Once again, as I've thought about a new year, I've been asking myself how I can come a little closer to achieving this perfect mommy thing that I set out to accomplish 9 years ago? Because, you see, I'm not talented at it. I stink. It's hard. Nothing about it comes naturally. I yell. I put them in front of the TV to accomplish my tasks. I've even resorted to buying Cookie Crisps for breakfast! And the kids....well they are a far cry from perfect too. I'm called stupid head by my 4 year old on a daily basis. When I ask my 9 year old to help with a chore he has been known to say, "Here we go again.". My 2 year old is still pretty sweet. I haven't had time to ruin her yet :). As I've made my mental list of all the things I need to do better and how I'm going to do them better and how as a result my family is going to BE better, God has been whispering something that I just didn't have the ears to hear until this very morning. This morning he has finally stopped whispering and has shouted at me, because I can be quite stubborn and He knows this. He is telling me to stop. Stop. Stop trying to prove yourself.....to yourself. Stop using your family to make yourself feel good. To make yourself feel talented. You see, for all these years I've been lying to myself. Or rather, I've believed the lies of the Enemy. Somewhere along the way I convinced myself that this pursuit of perfect mommy was for my kids. It wasn't about me. They need a perfect mommy. I convinced myself that since God had entrusted me with these children, he must want me to be the perfect mom. But all of this was really just a lie. Deep down, my quest to be an unselfish mother who gave all of herself to her family, was rooted in my own selfish desire to be talented at something. To be recognized for being GREAT at something. God is telling me to stop.

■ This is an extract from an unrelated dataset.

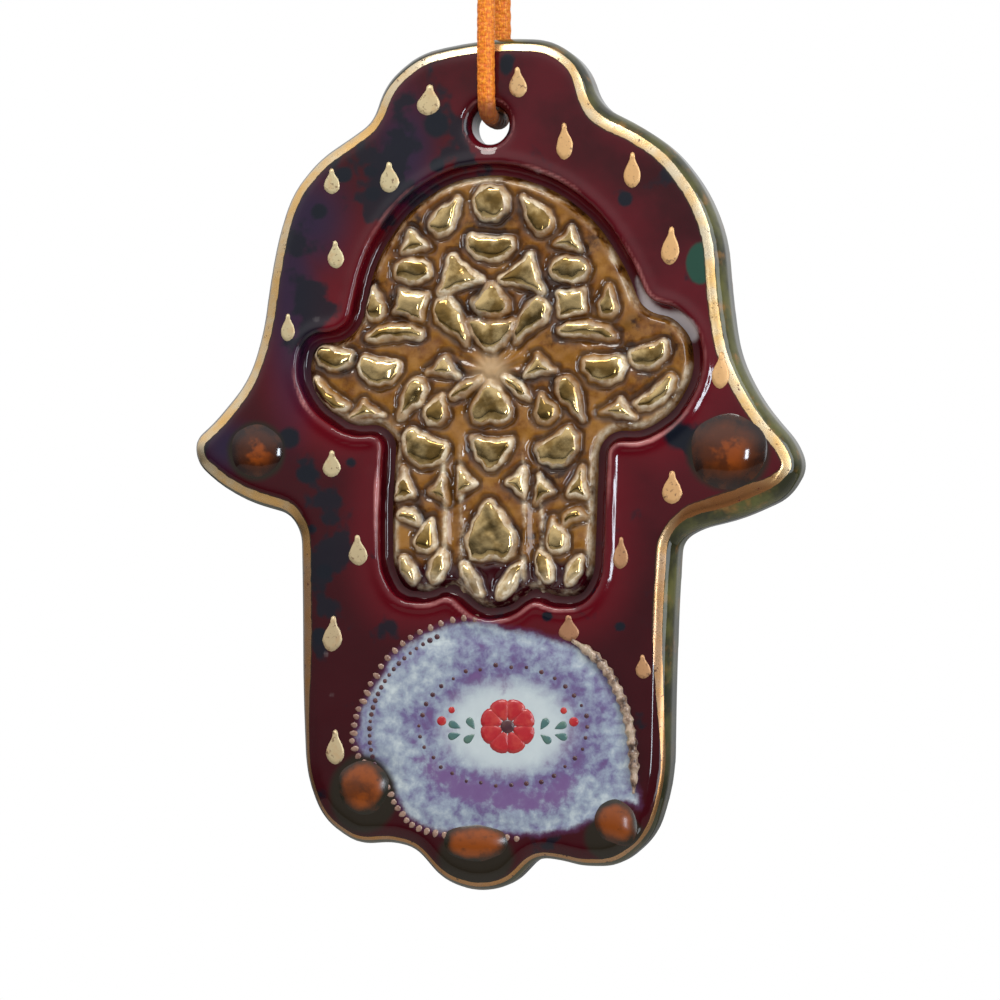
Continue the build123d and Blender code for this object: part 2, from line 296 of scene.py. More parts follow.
def setShader(material, **sockets):
    shader = shading["tree"].nodes["Principled BSDF"]
    for key, value in sockets.items():
        fill(shader.inputs[shading["sockets"][key]], value)
    return material


def scaled(vector, scale):
    return put("ShaderNodeMapping", {"Vector": vector, "Scale": scale})


def objectPlace(scale=(1, 1, 1)):
    return scaled(put("ShaderNodeTexCoord", output="Object"), scale)


def part(vector, index):
    return put("ShaderNodeSeparateXYZ", {0: vector}, index)


def noise(vector, scale, detail, roughness, distortion=0.0):
    return put("ShaderNodeTexNoise", {"Vector": vector, "Scale": scale, "Detail": detail,
                                      "Roughness": roughness, "Distortion": distortion}, "Fac")


def attribute(name):
    return put("ShaderNodeAttribute", output="Fac", attribute_name=name)


def sums(operation, a, b=0.0):
    return put("ShaderNodeMath", {0: a, 1: b}, operation=operation)


def stray(value, reach):
    # a noise's wandering about its middle
    return (value - 0.5) * reach


def step(value, low, high, first=0.0, last=1.0):
    return put("ShaderNodeMapRange", {"Value": value, "From Min": low, "From Max": high,
                                      "To Min": first, "To Max": last}, interpolation_type="SMOOTHSTEP")


def mix(share, a, b, blend="MIX"):
    return put("ShaderNodeMix", {0: share, 6: a, 7: b}, 2, data_type="RGBA", blend_type=blend,
               clamp_factor=True)


def ramp(value, stops):
    shade = put("ShaderNodeValToRGB", {"Fac": value}, "Color")
    elements = shade.socket.node.color_ramp.elements
    while len(elements) < len(stops):
        elements.new(0.5)
    for element, (position, colour) in zip(elements, stops):
        element.position = position
        element.color = colour
    return shade


def bump(height, distance, strength, normal=None):
    sockets = {"Height": height, "Distance": distance, "Strength": strength}
    if normal:
        sockets["Normal"] = normal
    return put("ShaderNodeBump", sockets)


glaze = {
    "maroon": paint(72, 8, 18),
    "maroonLow": paint(46, 3, 9),
    "crimson": paint(98, 10, 22),
    "cobalt": paint(15, 18, 27),
    # the navy is painted sheen: a bluish reflection laid on the maroon
    "navy": paint(28, 24, 49),
    "teal": paint(30, 62, 50),
    # pale celadon: partly a real pale run, partly a painted highlight
    "celadonAndHighlight": paint(190, 180, 180),
    "lip": paint(206, 134, 130),
    "olive": paint(84, 82, 40),
    "oliveDark": paint(38, 38, 22),
    "umber": paint(131, 92, 44),
    "clay": paint(255, 242, 205),
    "goldWarm": paint(222, 178, 112),
    "goldPale": paint(214, 198, 168),
    "goldCopper": paint(150, 98, 58),
    "poolPale": paint(134, 143, 157),
    "poolLilac": paint(102, 96, 130),
    "poolViolet": paint(76, 60, 98),
    "poolWhite": paint(178, 186, 187),
    "poolMauve": paint(104, 78, 120),
    "halo": paint(34, 28, 20),
    # kinds of spot: attribute, how ragged, where it starts and is full, the most of it, colour
    "spots": [("dark", 1.6, 0.2, 0.85, 1.0, "cobalt"), ("teal", 0.6, 0.3, 0.75, 1.0, "teal"),
              ("crest", 0.9, 0.35, 1.15, 0.8, "lip"), ("pale", 1.3, 0.35, 1.05, 0.9, "celadonAndHighlight")],
    "haloSpot": ("halo", 0.5, 0.2, 0.8, 1.0, "halo"),
    "roughness": 0.05,
    "ior": 1.42,                # lower than a real glaze's, so that the room veils the maroon less
    "wave": 0.05 * mm,
}


def spotted(colour, stain, kind, ragged, low, high, most, tint):
    # lays a glaze colour on one kind of spot
    return mix(step(attribute(kind) + stray(stain, ragged), low, high, 0.0, most), colour, glaze[tint])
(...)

So, while I will always be striving to be a Godly mother to my children, from this day forward I will accept that I am not talented at this either. And that's ok. It's actually quite a relief. It means I don't have to be racked with guilt when my children wake up in a few minutes and scarf down a bowl of Cookie Crisps. The old me would have been beating myself up that it wasn't bran muffins. And when Sophia watches 3 episodes of Dora in a row just so that I can finish helping Noah with his math, I will try to be proud that I'm teaching one of my children math. And when Micah calls me stupid head today (because he will), it won't be quite as irritating to me that he's not perfect. Because neither am I.

Maybe this year I'll try an instrument again.